I'm just wondering why you aren't criticizing NeverSleep for failing to use an imatrix in their quants, if that is really such a big deal to you? The answer, I suspect, is that you realize it's a rubbish claim.
And the fact that is extremely easy to verify (just click on the quant on the right side) is that your quants specify the default (llama 2) pretokenizer, while Neversleeps quants correctly specify "llama-bpe" as pretokenizer.
What's interesting that in your comment here you imply that "llama3" was the correct value for this string; now you're claiming that "llama-bpe" is correct. However, neither of those strings is what "convert-hf-to-gguf.py" actually outputs for this model, which you would know if you had taken the time to run it yourself.
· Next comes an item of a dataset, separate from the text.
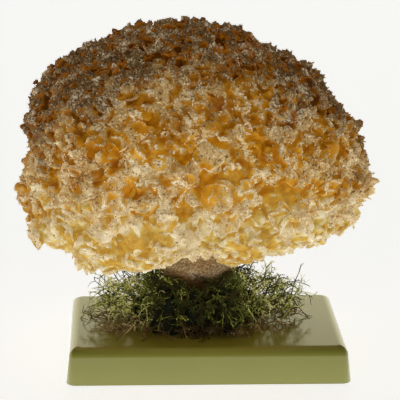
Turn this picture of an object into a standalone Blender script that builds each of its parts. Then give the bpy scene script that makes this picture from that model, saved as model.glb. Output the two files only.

llama-bpe is what convert-hf-to-gguf.py outputs, as can be seen in neversleeps quants. llama3 and llama-bpe select the same pretokenizer, so are both correct, so my claim that llama3 might be a workaround stands. I never implied it is the only correct value, only that it probably improves the quants (the imatrix is broken though, so needs to be redone, it cannot fix the imatrix retroactively. But since the quants I was comparing did not use an imatrix or did not record it, it should work for those quants).
If your copy doesn't output a pretokenizer config, then it's simply outdated and predates the pretokenizer implementation. This is extremely easy to look up. Why not actually do your research instead of spreading FUD?
Still, you don't address my actual critcism, which is that your quants use the wrong pretokenizer.
Better yet, why not admit that you used convert.py (or an outdated llama.cpp), which is not working for llama-3, and be done with it?
And why would I criticise neversleep for not using an imatrix? I am not criticising you for that either. I am criticising you for the claim that you used an imatrix when you didn't (you claim all quants that benefit are using an imatrix, Q2_K is one that would benefit. your Q2_K was not done with an imatrix as you admit yourself. q.e.d.).